— BEGIN —

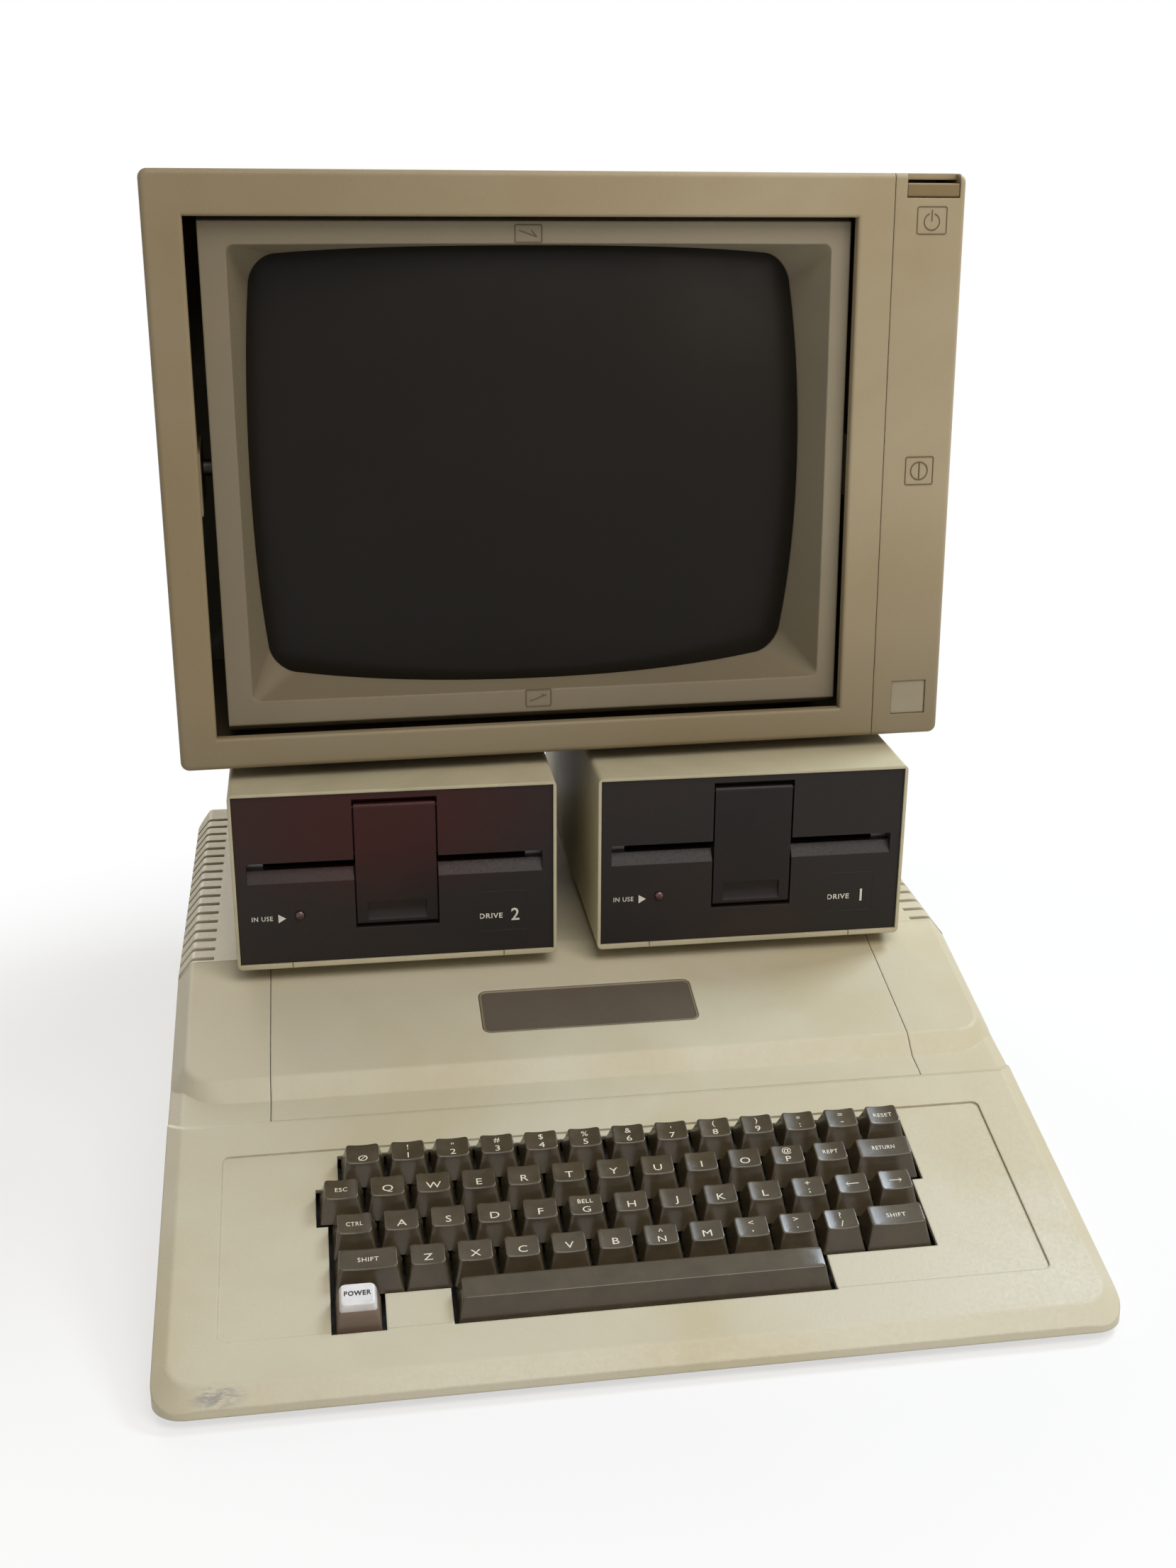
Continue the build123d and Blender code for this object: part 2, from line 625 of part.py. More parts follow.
def screen_section(depth, left, right, low, high, bow, radius):
    """A bowed outline standing upright at a given depth behind the face."""
    return Pos(0, depth, 0) * Rot(90, 0, 0) * bowed_outline(left, right, low, high, bow, radius)


def sleeve_block(inset, front, back):
    """The monitor's box, whose front leans back and whose top falls a little to the back."""
    lean = tan(SCREEN_LEAN)
    top_y, top_z = front + (SCREEN_TALL - inset) * lean, SCREEN_TALL - inset
    points = [(front + inset * lean, inset), (top_y, top_z),
              (back, top_z - (back - top_y) * tan(SLEEVE_FALL)), (back, inset)]
    return side_profile(points, SCREEN_WIDE / 2 - inset)


def soft_sleeve():
    """The monitor's box with rounded long edges and a softened front edge."""
    block = sleeve_block(0, 0, SLEEVE_DEEP)
    sleeve = fillet([edge for edge in block.edges() if abs(edge.tangent_at(0.5).Y) > 0.9], SCREEN_CORNER)
    return fillet(sleeve.faces().sort_by(Axis.Y)[0].edges(), SLEEVE_SOFT)


def monitor_case():
    sleeve = soft_sleeve()
    hollow = sleeve_block(WALL, FACE_THICK, SLEEVE_DEEP + 1)
    left, right, low, high = FACE_HOLE
    lean = Rot(-SCREEN_LEAN, 0, 0)
    hole = lean * span((left, -10, low), (right, 20, high))
    panel_room = lean * span((PANEL_SEAM, -10, -10), (200, PANEL_THICK, 300))
    wheel_room = span((SCREEN_WIDE / 2 - 6, 15.5, 127), (SCREEN_WIDE / 2 + 5, 38.5, 135))
    body = sleeve - hole
    front = body.faces().filter_by(GeomType.PLANE).sort_by(Axis.Y)[0]
    body = fillet(front.inner_wires()[0].edges(), HOLE_SOFT)
    body = body - hollow - panel_room - wheel_room
    y, z = TILT_AXIS
    for x in (-171.5, 135.5):
        ear = lean * span((x, FACE_THICK - 1, z - 14), (x + 5, y + 12, z + 14))
        ear = ear - lean * across(TILT_PIN, x - 1, x + 6, y, z)
        body = body + ear
    return MONITOR * body


def tilt_pins():
    y, z = TILT_AXIS
    return [FACE * across(TILT_PIN, -171.5, -158.0, y, z), FACE * across(TILT_PIN, 128.7, 140.5, y, z)]


def monitor_back():
    """The tapering rear cover with vent slots across its top."""
    start, end = SLEEVE_DEEP, SCREEN_DEEP
    half, middle = SCREEN_WIDE / 2, REAR_TALL / 2

    def ring(y, wide, tall, z, radius):
        return Pos(0, y, z) * Rot(90, 0, 0) * RectangleRounded(wide, tall, radius)

    outer = loft([ring(start, 2 * half - 1, 2 * middle - 1, middle, 6), ring(end, 236, 170, 118, 14)], ruled=True)
    inner = loft([ring(start - 0.1, 2 * half - 9, 2 * middle - 9, middle, 4), ring(end - WALL, 234, 168, 118, 12)],
                 ruled=True)
    body = outer - inner
    slots = [span((x, start + 30, 150), (x + 5, start + 90, 300)) for x in range(-90, 90, 18)]
    return MONITOR * (body - slots)


def control_panel():
    lean = Rot(-SCREEN_LEAN, 0, 0)
    top = SCREEN_TALL / cos(SCREEN_LEAN)
    body = lean * span((PANEL_SEAM + SEAM, 0, 0), (SCREEN_WIDE / 2, PANEL_THICK, top))
    body &= soft_sleeve()
    left, right, low, high = BUTTON
    button_room = lean * span((left - 0.3, -1, low - 0.3), (right + 0.3, 40, high + 5))
    badge_room = lean * span((BADGE[0], -1, BADGE[2]), (BADGE[1], 1.5, BADGE[3]))
    return MONITOR * (body - button_room - badge_room)


def badge_plate():
    return FACE * span((BADGE[0] + 0.2, 0.7, BADGE[2] + 0.2), (BADGE[1] - 0.2, 1.5, BADGE[3] - 0.2))


def monitor_power_button():
    left, right, low, high = BUTTON
    cap = span((left, 0.4, low), (right, 12, high - 3.9))
    cap = fillet(cap.edges().filter_by(Axis.X).group_by(Axis.Y)[0], 0.8)
    stem = span((left + 8, 11, low + 1), (right - 8, 30, low + 5))
    return FACE * (cap + stem)


def button_guide():
    """A bracket inside the case that carries the power button's stem."""
    left, right, low, high = BUTTON
    hole = 0.05
    block = span((left + 4, 21, low - 5), (right - 4, 28, low + 10))
    return FACE * (block - span((left + 8 - hole, 20, low + 1 - hole), (right - 8 + hole, 32, low + 5 + hole)))


def contrast_wheel():
    place = Pos(*WHEEL_CENTRE)
    half = WHEEL_THICK / 2
    wheel = disc(WHEEL_RADIUS, -half, half, place)
    notches = []
    for index in range(24):
        angle = index * 360 / 24
        notches.append(place * Rot(0, 0, angle) * Pos(WHEEL_RADIUS, 0, 0) * Cylinder(0.8, WHEEL_THICK + 1))
    return MONITOR * (wheel - notches - disc(2.05, -10, 10, place))


def wheel_post():
    """The contrast control's body with the spindle that the wheel turns on."""
    x, y, z = WHEEL_CENTRE
    place = Pos(x, y, z)
    body = disc(2.0, -WHEEL_THICK / 2 - 1, WHEEL_THICK / 2 + 1, place)
    body = body + disc(8.0, -WHEEL_THICK / 2 - 7, -WHEEL_THICK / 2 - 0.4, place)
    return MONITOR * (body + span((x - 6, y - 6, WALL), (x + 6, y + 6, z - WHEEL_THICK / 2 - 6)))


def picture_tube():
    """A glass bulb: a bowed face, a short skirt, a funnel and the neck."""
    left, right, low, high = GLASS
    margin = 8.0
    wide = (left - margin, right + margin, low - margin + 2, high + margin - 2)
    skirt = loft([screen_section(TUBE_FACE - 2, *wide, 0.5, 24), screen_section(62, *wide, 0.5, 24)], ruled=True)
    x, z = (left + right) / 2, (low + high) / 2
    ball = Pos(x, TUBE_FACE + TUBE_RADIUS, z) * Sphere(TUBE_RADIUS)
    face = skirt & ball
    funnel = loft([Pos(x, 61, z) * Rot(90, 0, 0) * RectangleRounded(wide[1] - wide[0] - 4, wide[3] - wide[2] - 4, 40),
                   Pos(x, 165, z) * Rot(90, 0, 0) * RectangleRounded(40, 40, 19)], ruled=True)
    neck = disc(14.5, 160, 262, Pos(x, 0, z) * Rot(-90, 0, 0))
    return face + funnel + neck


def tube_yoke():
    left, right, low, high = GLASS
    place = Pos((left + right) / 2, 0, (low + high) / 2) * Rot(-90, 0, 0)
    ring = place * Pos(0, 0, 168) * Cone(40, 30, 34, align=(Align.CENTER, Align.CENTER, Align.MIN))
    return ring - disc(14.5, 160, 262, place)


def tilt_arc(low_y, high_y, radius, left, right):
    """A drum round the tilt axis, for the bezel's curved top and bottom."""
    y, z = TILT_AXIS
    return across(radius, left, right, y, z) & span((left - 1, low_y, z - 200), (right + 1, high_y, z + 200))


def screen_bezel(tube):
    """The tilting frame round the screen: a rim, dished slopes down to the glass and two pivot ears."""
    left, right, low, high = BEZEL_RIM
    y, z = TILT_AXIS
    radius = math.hypot(y - RIM_DEPTH, high - z)
    body = tilt_arc(RIM_DEPTH, BEZEL_DEEP, radius, left, right)
    dish = loft([screen_section(RIM_DEPTH - 0.01, *DISH, 0.4, 3.0),
                 screen_section(GLASS_DEPTH, *GLASS, GLASS_BOW, 14.0)], ruled=True)
    glass_hole = extrude(screen_section(GLASS_DEPTH - 0.01, *GLASS, GLASS_BOW, 14.0), -40)
    cavity = span((left + WALL, GLASS_DEPTH + 6, z - 108), (right - WALL, BEZEL_DEEP + 1, z + 108))
    body = body - dish - glass_hole - cavity
    for x in (left, right - 5):
        ear = span((x, BEZEL_DEEP - 3, z - 16), (x + 5, y + 12, z + 16))
        body = body + ear
    bore = across(TILT_PIN + 0.06, left - 1, left + 3.6, y, z) + across(TILT_PIN + 0.06, right - 3.6, right + 1, y, z)
    return body - bore - tube


def monitor_board():
    board = span((-40, 74, 10), (150, 164, 11.6))
    posts = [disc(3.0, WALL, 10.2, Pos(x, y, 0)) for x in (-34, 144) for y in (80, 158)]
    coil = span((96, 104, 11), (138, 146, 60))
    for piece in posts + [coil]:
        board = board + piece
    return MONITOR * board


def monitor_feet():
    return [MONITOR * disc(9.0, -SCREEN_FOOT, 0, Pos(x, y, 0)) for x in (-118, 118) for y in (28, 160)]


def build():
    """Every node by name, in the modelling frame."""
    outer = case_block(0, CASE_BOTTOM, EDGE_SOFT)
    inner = case_block(WALL, CASE_BOTTOM - 10)
    ledge = case_block(WALL + LEDGE_DEEP, CASE_BOTTOM - 10)
    nodes = {
        "upper_case": upper_case(outer, inner, ledge),
        "top_lid": top_lid(outer, inner),
        "nameplate": nameplate(),
        "base_pan": base_pan(),
        "base_screws": base_screws(),
        "rubber_feet": rubber_feet(),
        "main_board": main_board(),
        "expansion_slots": expansion_slots(),
        "power_supply": power_supply(),
        "power_inlet": power_inlet(),
        "rocker_frame": rocker_frame(),
        "power_rocker": power_rocker(),
        "rear_jacks": rear_jacks(),
        "speaker": speaker(),
        "keyboard_board": keyboard_board(),
        "key_switches": key_towers(),
        "power_lamp_base": lamp_base(),
        "power_lamp_cap": lamp_cap(),
    }
    for name, (row, columns) in ROW_KEYS.items():
        nodes[name] = [keycap(row, column, 1.0) for column in columns]
    for name, spot in SINGLE_KEYS.items():
        nodes[name] = keycap(*spot)
    makers = {"cover": drive_cover, "base": drive_base, "bezel": drive_bezel, "door": drive_door,
              "lamp": drive_lamp, "chassis": drive_chassis, "hub": drive_hub}
    for side, place in DRIVES.items():
        for piece, maker in makers.items():
            nodes[f"{side}_drive_{piece}"] = place * maker()
    nodes["drive_feet"] = drive_feet()
    tube = picture_tube()
    nodes["monitor_case"] = monitor_case() + button_guide()
    nodes["monitor_back"] = monitor_back()
    nodes["control_panel"] = control_panel()
    nodes["badge_plate"] = badge_plate()
    nodes["monitor_power_button"] = monitor_power_button()
    nodes["contrast_wheel"] = contrast_wheel()
    nodes["contrast_control"] = wheel_post()
    nodes["tilt_pins"] = tilt_pins()
    nodes["screen_bezel"] = FACE * screen_bezel(tube)
    nodes["picture_tube"] = FACE * tube
    nodes["tube_yoke"] = FACE * tube_yoke()
    nodes["monitor_board"] = monitor_board()
    nodes["monitor_feet"] = monitor_feet()
    return nodes


def as_shape(piece):
    """One exportable shape from a solid or a list of separate solids."""
    solids = []
    for item in piece if isinstance(piece, (list, tuple)) else [piece]:
        solids.extend(item.solids())
    return solids[0] if len(solids) == 1 else Compound(children=solids)


NODES = {name: as_shape(piece) for name, piece in build().items()}
BOX = Compound(children=[Compound(children=list(shape.solids())) for shape in NODES.values()]).bounding_box()
ORIGIN = Pos(-(BOX.min.X + BOX.max.X) / 2, -(BOX.min.Y + BOX.max.Y) / 2, -BOX.min.Z)

for name, shape in NODES.items():
    export_step(ORIGIN * shape, f"parts/{name}.step")
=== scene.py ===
"""Looks of a desk-top home computer with two disk drives and a monitor, laid out as an add-on."""
import math

import bmesh
import bpy
from mathutils import Matrix, Vector


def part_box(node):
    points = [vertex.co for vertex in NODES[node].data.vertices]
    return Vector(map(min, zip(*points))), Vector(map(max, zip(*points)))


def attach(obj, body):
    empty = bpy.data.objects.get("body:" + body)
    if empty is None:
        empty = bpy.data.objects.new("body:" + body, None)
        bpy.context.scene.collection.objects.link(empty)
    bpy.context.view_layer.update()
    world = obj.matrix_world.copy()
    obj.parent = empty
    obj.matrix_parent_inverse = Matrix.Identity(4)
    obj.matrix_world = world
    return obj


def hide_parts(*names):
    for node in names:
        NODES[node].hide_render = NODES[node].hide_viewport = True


bl_info = {
    "name": "Home Computer Set",
    "version": (1, 0, 0),
    "blender": (4, 5, 0),
    "location": "View3D > Sidebar > Home Computer",
    "description": "Dresses the packed home computer, its disk drives and its monitor",
    "category": "Object",
}

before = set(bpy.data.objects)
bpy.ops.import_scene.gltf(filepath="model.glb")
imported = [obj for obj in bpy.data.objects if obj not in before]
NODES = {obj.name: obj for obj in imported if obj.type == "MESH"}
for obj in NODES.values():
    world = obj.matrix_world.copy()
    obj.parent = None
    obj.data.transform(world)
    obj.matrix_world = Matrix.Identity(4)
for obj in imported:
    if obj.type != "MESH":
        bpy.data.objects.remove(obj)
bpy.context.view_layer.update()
CASE_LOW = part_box("upper_case")[0]

# Millimetre frames of the part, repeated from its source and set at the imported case's front edge
CASE_FRONT = 2.2
PART = Matrix.Translation((0, CASE_LOW.y - CASE_FRONT / 1000, 0)) @ Matrix.Scale(0.001, 4)


def tilted(y, z, degrees):
    """A frame whose y axis rises to the back at an angle."""
    return PART @ Matrix.Translation((0, y, z)) @ Matrix.Rotation(math.radians(degrees), 4, "X")


KEYS = tilted(70.4, 42.1, 20.0)
HOUSING_SLOPE = 17.4
HOUSING = tilted(166.0, 68.2, HOUSING_SLOPE)
STACK = tilted(240.0, 93.277, 5.0)
DRIVES = {"left": STACK @ Matrix.Translation((-87.0, -11.5, 3.5)),
          "right": STACK @ Matrix.Translation((85.5, -11.5, 3.5))}
MONITOR = STACK @ Matrix.Translation((0.45, 11.9, 98.4)) @ Matrix.Rotation(math.radians(1.95), 4, "Z")
FACE = MONITOR @ Matrix.Rotation(math.radians(-2.8), 4, "X")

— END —

**What the exercise asks**
Transcribe precisely the lines between the one that contains "for name, piece" and the one that contains "if empty is", counting those two lines as part of the range.

**Expected answer**
NODES = {name: as_shape(piece) for name, piece in build().items()}
BOX = Compound(children=[Compound(children=list(shape.solids())) for shape in NODES.values()]).bounding_box()
ORIGIN = Pos(-(BOX.min.X + BOX.max.X) / 2, -(BOX.min.Y + BOX.max.Y) / 2, -BOX.min.Z)

for name, shape in NODES.items():
    export_step(ORIGIN * shape, f"parts/{name}.step")
=== scene.py ===
"""Looks of a desk-top home computer with two disk drives and a monitor, laid out as an add-on."""
import math

import bmesh
import bpy
from mathutils import Matrix, Vector


def part_box(node):
    points = [vertex.co for vertex in NODES[node].data.vertices]
    return Vector(map(min, zip(*points))), Vector(map(max, zip(*points)))


def attach(obj, body):
    empty = bpy.data.objects.get("body:" + body)
    if empty is None:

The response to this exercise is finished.